Fanfarronada o no, a raíz de la advertencia de Putin a dos senadores de EEUU, el republicano Marco Rubio y el demócrata Bob Menéndez, introdujeron un proyecto para responder a la influencia rusa en la región mediante un aumento de la cooperación regional en seguridad. Además, Washington espera contrarrestar la iniciativa china de la nueva “Ruta de la Seda”, a la que recientemente adhirió la Argentina, con su proyecto de Build Back Better (Reconstruir mejor) regional que presentará a los gobiernos de la región en junio, en la próxima “Cumbre de las Américas”, en Los Ángeles.
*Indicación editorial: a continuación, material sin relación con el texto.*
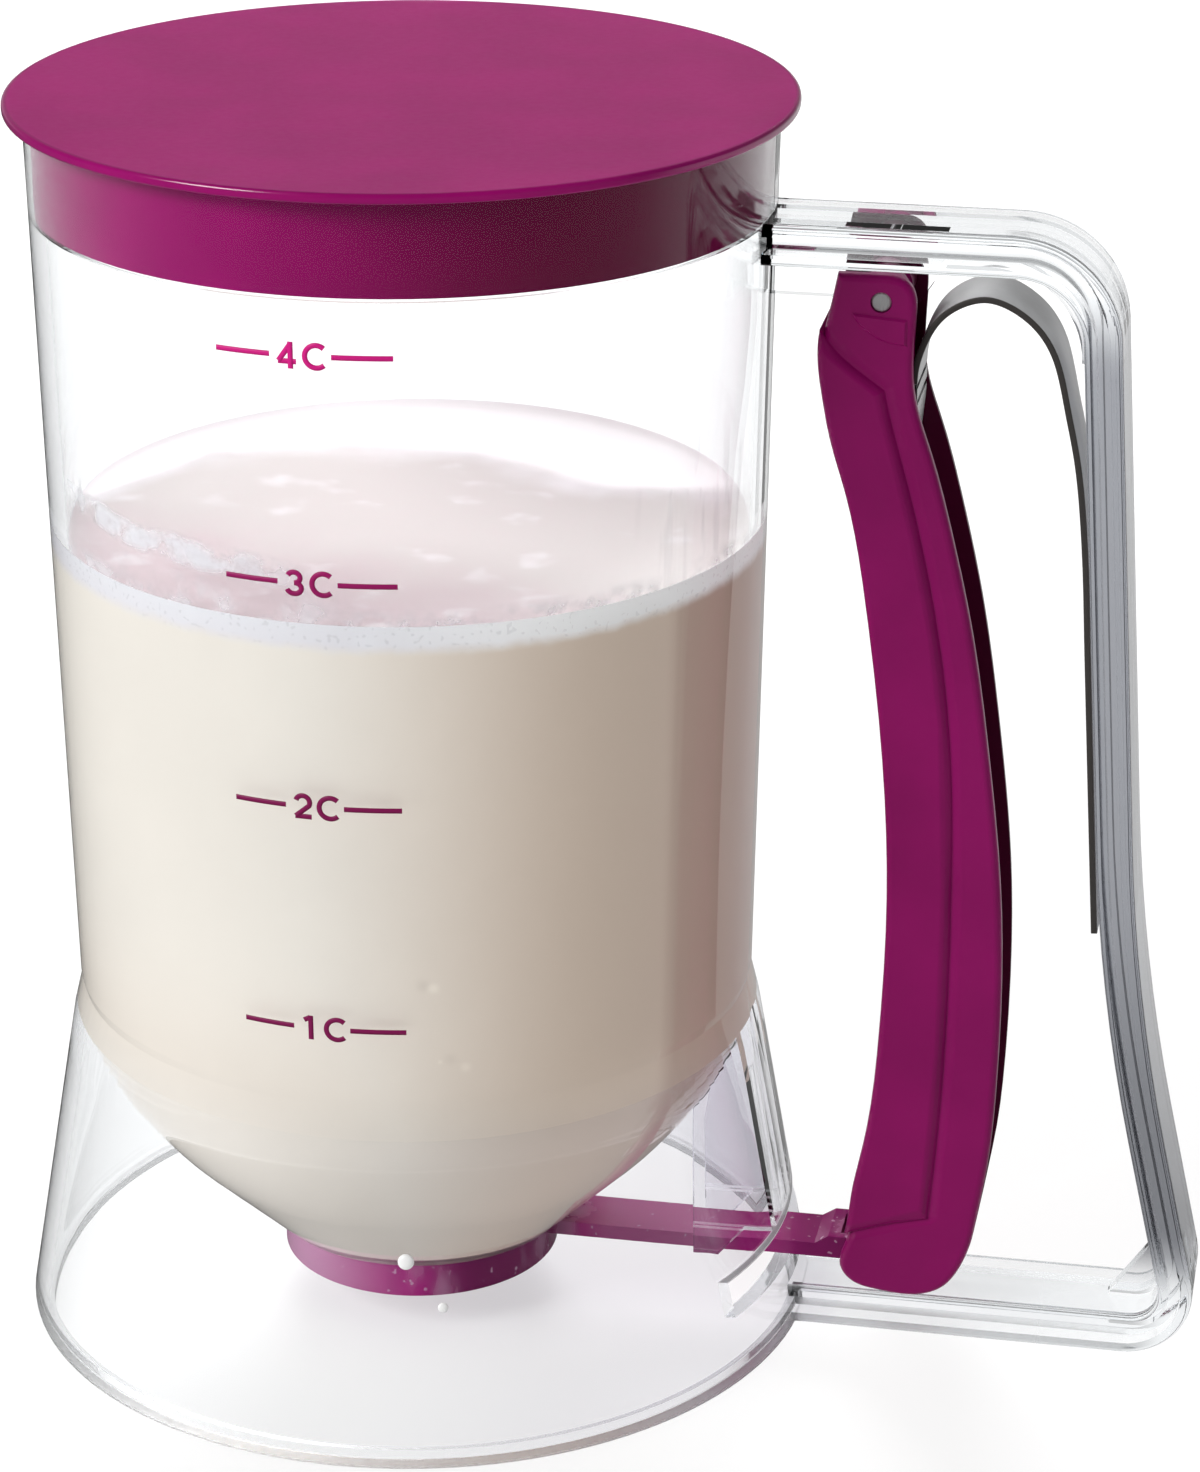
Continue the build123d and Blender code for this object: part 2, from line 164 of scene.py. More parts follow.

Según Harrison, Moscú ya envió topas a Venezuela en 2019, en apoyo al régimen de Nicolás Maduro, que le compró 36 aviones de combate, en una operación de USD 10.000 millones, a cambio de la cual recibió USD 1.100 millones en inversiones rusas en áreas petroleras y otros USD 4.000 millones en otros sectores. NIcaragua es otro aliado regional de Rusia, dice Harrison, que también subraya la diplomacia rusa de las vacunas y el agradecimiento de Fernández a Putin en la reunión del 3 de febrero pasado. El propio Fernández recibió 3 dosis de Sputnik y Argentina es uno de los pocos países que aprobó la “Sputnik light”, recuerda, y las demoras rusas en cumplir los contratos no impidieron que en Moscú se hablara de aumentar el comercio bilateral, que antes de la pandemia involucraba intercambios por USD 1.200 millones anuales.
El oso y el dragón
Del otro lado del Atlántico, en Madrid, sede del Real Instituto Elcano, un centro de estudios español, Carlos Malamud, Rogelio Núñez Castellano y Mira Milosevich Juaristi, señalaron que América Latina es “un convidado de piedra dentro de la estrategia de la Rusia de Putin”.
A diferencia de Beijing, que recurre a inversiones y lazos comerciales, dicen, la política latinoamericana de Moscú está vinculado al liderazgo personalista y autoritario de Putin , quien desde su llegada al poder, en 1999, se propuso resituar a Rusia como potencia global. Para hacerlo, dicen los autores, el líder ruso buscó nuevas áreas estratégicas, pero sin condicionamientos ideológicos y con un modo pragmático de diversificación de relaciones exteriores que –afirman- tiene raíces en la “Doctrina Primakov”, el canciller ruso entre 1996 y 1999 que criticó la idea de Boris Yeltsin de “abandonar” regiones, como América Latina, en las que Rusia había ejercido gran influencia durante la Guerra Fría.
Si bien desapareció el factor ideológico, dice el escrito, se mantiene la pugna geopolítica con EEUU y el deseo de ser una potencia mundial. Moscú utiliza a América Latina, insisten los autores, para contrarrestar la influencia de EEUU en otras áreas. Si Washington pretende ganar presencia en zonas de influencia rusa, como Ucrania, Rusia aumentará su presencia militar en el Caribe, pues Putin, en tanto líder “revisionista”, cuestiona la existencia de un “mundo unipolar” liderado por EEUU con apoyo de la Unión Europea.
El arma económica rusa
De vuelta en el lado occidental del Atlántico, en el Centro de Estudios Estratégicos e Internacionales (CSIS), Ben Cahill, un experto en los mercados energéticos, evaluó el poder ruso en materia petrolera. Los mercados mundiales –dijo- en una entrevista publicada por ese think tank con sede en Washington, no pueden suplir un eventual retraimiento de la provisión rusa, que podría llevar los precios del petróleo bien arriba de los USD 100 el barril. Por eso, señaló, es improbable que la Casa Blanca esté dispuesta, en una primera instancia, a imponer sanciones que apunten directamente al petróleo y en caso de invasión de Ucrania, probablemente opte primero por sanciones financieras, control de inteligencia artificial, computación quántica y exportaciones de defensa y aeroespaciales.